3D code data:
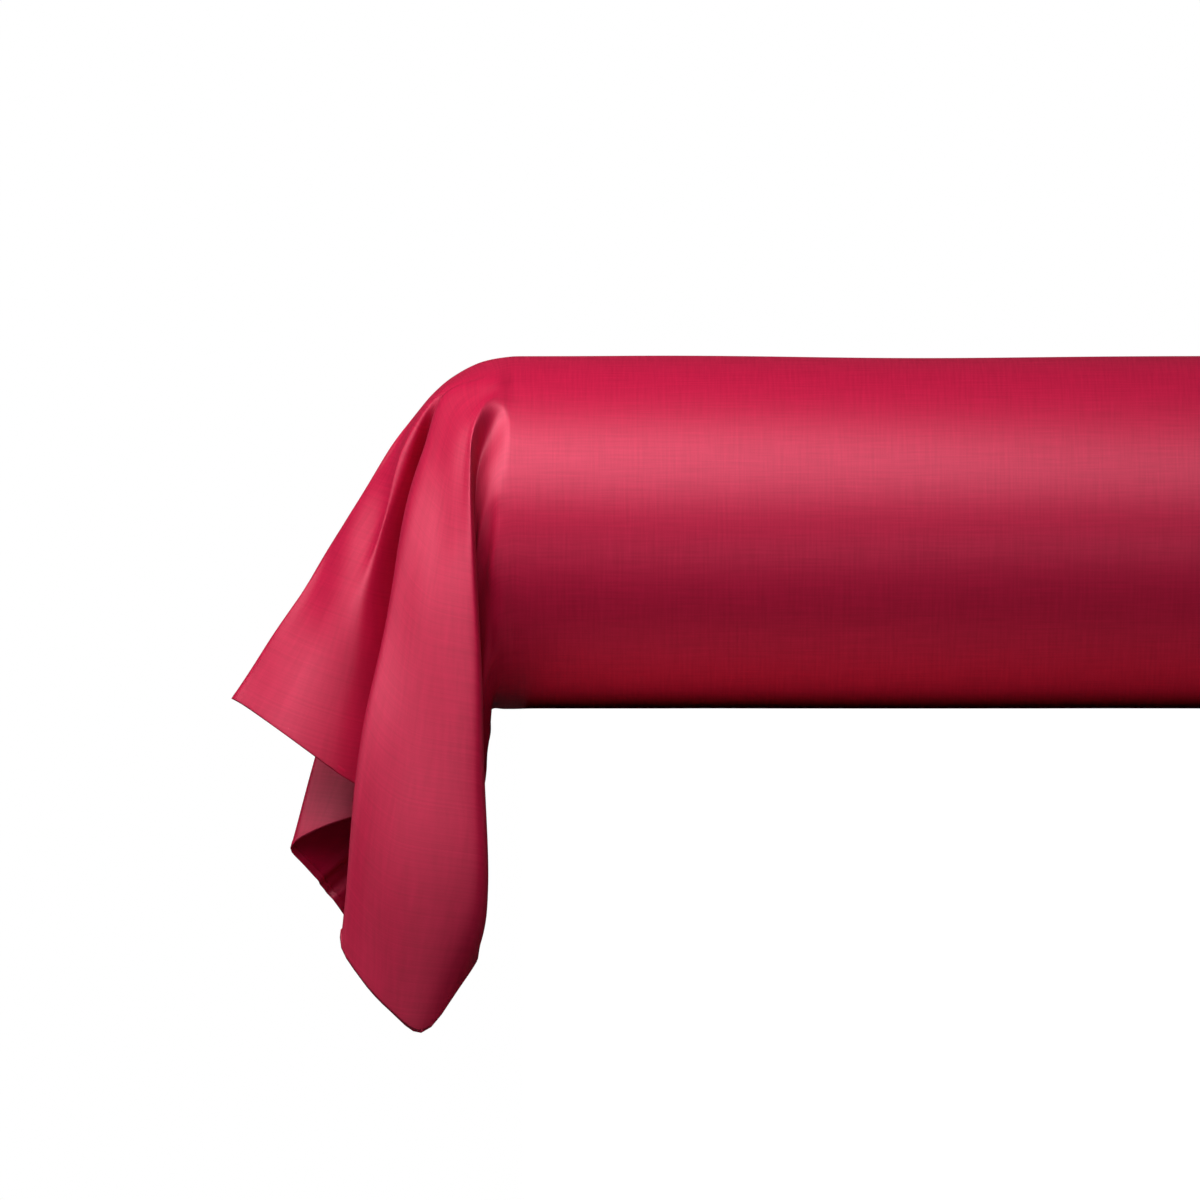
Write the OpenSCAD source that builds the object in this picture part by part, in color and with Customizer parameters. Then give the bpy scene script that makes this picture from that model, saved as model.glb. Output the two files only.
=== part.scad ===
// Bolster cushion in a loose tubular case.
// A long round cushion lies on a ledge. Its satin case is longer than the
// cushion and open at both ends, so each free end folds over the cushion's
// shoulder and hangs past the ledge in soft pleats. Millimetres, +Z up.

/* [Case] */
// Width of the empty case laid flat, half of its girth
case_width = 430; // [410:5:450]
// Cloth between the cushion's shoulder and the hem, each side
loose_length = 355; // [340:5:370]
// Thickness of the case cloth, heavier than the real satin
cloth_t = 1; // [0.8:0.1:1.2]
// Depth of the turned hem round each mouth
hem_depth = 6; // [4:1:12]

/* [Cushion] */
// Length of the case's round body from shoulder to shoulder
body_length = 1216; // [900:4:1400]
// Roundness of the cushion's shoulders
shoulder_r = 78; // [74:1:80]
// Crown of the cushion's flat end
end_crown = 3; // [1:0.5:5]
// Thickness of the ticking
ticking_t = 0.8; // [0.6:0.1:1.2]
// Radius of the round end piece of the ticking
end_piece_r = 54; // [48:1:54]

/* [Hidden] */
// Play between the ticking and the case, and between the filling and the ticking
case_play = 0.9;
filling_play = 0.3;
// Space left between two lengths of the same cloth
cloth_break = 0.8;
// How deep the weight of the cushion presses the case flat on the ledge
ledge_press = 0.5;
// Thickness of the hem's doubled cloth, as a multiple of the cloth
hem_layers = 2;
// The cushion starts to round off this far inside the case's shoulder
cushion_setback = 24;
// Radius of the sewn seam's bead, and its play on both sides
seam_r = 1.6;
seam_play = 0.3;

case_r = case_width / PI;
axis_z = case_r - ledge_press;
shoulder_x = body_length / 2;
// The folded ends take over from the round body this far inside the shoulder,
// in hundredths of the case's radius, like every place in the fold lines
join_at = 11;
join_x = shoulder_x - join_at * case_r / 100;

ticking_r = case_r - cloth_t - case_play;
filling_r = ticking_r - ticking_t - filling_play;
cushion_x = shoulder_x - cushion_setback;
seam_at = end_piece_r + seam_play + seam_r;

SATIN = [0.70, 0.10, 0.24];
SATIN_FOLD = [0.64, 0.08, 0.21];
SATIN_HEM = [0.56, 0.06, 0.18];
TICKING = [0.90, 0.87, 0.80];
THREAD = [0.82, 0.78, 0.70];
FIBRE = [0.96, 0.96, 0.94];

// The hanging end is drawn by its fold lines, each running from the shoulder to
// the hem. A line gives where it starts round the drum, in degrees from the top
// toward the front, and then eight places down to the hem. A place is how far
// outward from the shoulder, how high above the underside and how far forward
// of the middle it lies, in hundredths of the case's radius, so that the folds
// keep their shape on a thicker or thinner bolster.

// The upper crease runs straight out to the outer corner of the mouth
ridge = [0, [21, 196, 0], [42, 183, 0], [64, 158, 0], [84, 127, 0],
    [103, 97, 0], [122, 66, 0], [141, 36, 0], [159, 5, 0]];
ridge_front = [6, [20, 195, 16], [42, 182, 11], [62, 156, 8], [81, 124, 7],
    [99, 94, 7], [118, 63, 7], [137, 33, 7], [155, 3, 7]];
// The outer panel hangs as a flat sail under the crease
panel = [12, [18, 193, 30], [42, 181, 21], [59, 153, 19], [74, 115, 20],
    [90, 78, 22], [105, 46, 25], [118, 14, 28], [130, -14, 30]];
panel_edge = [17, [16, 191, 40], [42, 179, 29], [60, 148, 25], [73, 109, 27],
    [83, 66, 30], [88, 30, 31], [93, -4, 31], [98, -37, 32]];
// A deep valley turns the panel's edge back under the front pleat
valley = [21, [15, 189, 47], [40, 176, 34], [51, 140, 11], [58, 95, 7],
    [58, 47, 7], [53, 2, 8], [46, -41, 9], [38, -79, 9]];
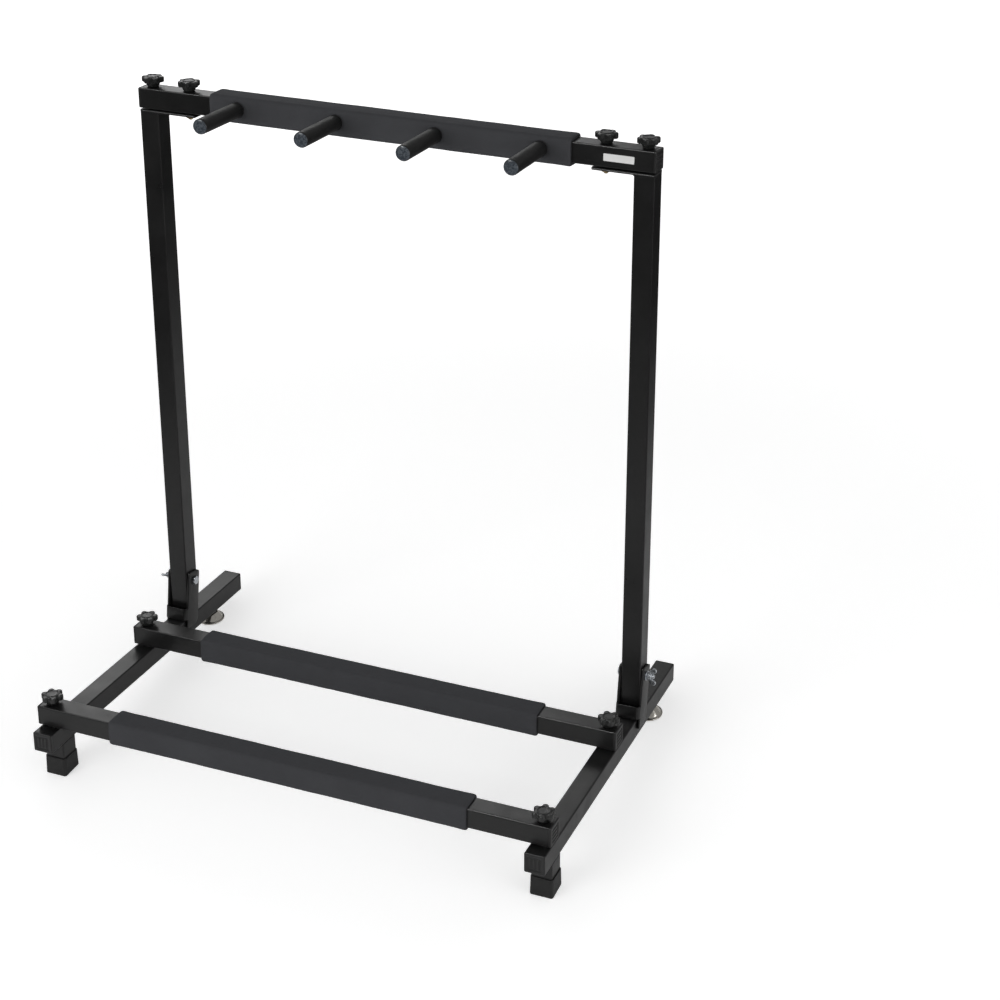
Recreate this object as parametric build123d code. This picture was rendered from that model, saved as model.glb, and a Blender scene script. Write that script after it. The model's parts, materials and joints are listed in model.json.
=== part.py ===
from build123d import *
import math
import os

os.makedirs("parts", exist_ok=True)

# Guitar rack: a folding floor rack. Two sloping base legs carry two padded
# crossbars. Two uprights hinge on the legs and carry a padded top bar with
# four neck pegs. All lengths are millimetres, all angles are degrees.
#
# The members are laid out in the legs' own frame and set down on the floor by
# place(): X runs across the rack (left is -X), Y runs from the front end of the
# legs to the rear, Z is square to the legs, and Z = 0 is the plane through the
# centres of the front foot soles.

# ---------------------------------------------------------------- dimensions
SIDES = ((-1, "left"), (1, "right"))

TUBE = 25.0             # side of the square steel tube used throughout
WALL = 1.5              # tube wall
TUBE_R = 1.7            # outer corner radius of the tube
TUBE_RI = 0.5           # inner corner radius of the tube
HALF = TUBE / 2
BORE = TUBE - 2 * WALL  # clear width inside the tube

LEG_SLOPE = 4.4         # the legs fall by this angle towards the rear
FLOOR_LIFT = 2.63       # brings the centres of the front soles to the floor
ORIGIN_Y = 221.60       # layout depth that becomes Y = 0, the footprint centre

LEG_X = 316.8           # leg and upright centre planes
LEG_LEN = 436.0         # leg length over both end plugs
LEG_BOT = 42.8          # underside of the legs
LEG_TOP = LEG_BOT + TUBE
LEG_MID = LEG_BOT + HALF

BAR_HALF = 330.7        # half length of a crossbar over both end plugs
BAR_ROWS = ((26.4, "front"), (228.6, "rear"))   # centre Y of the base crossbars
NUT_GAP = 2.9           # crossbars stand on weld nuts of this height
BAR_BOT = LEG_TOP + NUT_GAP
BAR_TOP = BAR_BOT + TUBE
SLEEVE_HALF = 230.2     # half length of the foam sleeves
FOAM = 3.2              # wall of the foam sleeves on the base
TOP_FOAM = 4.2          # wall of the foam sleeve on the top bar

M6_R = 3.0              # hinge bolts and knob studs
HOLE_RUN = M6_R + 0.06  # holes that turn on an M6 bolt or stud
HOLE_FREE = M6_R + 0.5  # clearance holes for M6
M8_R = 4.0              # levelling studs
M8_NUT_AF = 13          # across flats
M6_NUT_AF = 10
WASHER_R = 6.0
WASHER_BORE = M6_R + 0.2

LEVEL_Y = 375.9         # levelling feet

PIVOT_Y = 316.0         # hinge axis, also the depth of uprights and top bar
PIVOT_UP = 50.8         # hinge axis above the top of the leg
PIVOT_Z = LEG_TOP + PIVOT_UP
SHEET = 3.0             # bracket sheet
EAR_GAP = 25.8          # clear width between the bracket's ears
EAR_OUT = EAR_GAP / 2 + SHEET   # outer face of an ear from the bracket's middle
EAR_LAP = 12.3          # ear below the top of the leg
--
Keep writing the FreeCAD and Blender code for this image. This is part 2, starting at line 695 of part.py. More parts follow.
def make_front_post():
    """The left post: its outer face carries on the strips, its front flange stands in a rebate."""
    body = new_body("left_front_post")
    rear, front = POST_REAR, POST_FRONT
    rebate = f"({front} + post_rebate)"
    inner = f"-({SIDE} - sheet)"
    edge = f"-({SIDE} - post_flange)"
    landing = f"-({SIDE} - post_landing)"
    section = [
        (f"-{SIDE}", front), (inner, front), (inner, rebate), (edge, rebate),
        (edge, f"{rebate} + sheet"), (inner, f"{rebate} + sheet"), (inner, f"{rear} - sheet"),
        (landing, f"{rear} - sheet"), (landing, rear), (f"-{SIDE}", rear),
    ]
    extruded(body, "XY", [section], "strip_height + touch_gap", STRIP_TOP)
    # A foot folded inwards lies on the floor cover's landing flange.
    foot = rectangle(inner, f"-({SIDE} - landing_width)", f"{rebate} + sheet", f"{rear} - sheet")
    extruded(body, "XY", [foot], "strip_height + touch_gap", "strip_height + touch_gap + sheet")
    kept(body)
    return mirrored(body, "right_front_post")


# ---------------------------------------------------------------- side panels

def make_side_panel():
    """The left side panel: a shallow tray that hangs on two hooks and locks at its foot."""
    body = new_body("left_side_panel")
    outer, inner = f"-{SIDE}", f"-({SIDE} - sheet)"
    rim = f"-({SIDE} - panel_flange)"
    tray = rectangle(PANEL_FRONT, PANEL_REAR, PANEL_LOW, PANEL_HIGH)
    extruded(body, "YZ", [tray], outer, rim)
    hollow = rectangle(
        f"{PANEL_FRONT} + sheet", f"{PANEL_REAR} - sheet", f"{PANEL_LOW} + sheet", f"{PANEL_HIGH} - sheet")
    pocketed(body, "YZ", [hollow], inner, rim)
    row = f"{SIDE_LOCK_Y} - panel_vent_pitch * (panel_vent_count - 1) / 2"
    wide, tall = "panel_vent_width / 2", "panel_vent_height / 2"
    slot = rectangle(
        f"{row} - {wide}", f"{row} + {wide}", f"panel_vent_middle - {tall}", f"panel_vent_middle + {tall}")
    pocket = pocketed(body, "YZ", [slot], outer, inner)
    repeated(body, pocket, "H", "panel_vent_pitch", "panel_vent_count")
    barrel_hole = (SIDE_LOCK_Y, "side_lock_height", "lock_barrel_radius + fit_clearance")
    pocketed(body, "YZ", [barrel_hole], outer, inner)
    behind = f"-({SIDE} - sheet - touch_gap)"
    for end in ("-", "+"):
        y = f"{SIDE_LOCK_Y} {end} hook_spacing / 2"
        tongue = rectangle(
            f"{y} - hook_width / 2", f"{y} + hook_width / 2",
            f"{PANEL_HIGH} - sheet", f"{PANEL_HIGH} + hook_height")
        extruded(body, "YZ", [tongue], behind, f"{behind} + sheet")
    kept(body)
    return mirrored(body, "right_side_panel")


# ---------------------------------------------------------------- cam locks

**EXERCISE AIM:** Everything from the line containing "Write the OpenSCAD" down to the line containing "hem_depth = 6; // [4:1:12]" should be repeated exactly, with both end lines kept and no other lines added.

**SOLVED PROBLEM:**
Write the OpenSCAD source that builds the object in this picture part by part, in color and with Customizer parameters. Then give the bpy scene script that makes this picture from that model, saved as model.glb. Output the two files only.
=== part.scad ===
// Bolster cushion in a loose tubular case.
// A long round cushion lies on a ledge. Its satin case is longer than the
// cushion and open at both ends, so each free end folds over the cushion's
// shoulder and hangs past the ledge in soft pleats. Millimetres, +Z up.

/* [Case] */
// Width of the empty case laid flat, half of its girth
case_width = 430; // [410:5:450]
// Cloth between the cushion's shoulder and the hem, each side
loose_length = 355; // [340:5:370]
// Thickness of the case cloth, heavier than the real satin
cloth_t = 1; // [0.8:0.1:1.2]
// Depth of the turned hem round each mouth
hem_depth = 6; // [4:1:12]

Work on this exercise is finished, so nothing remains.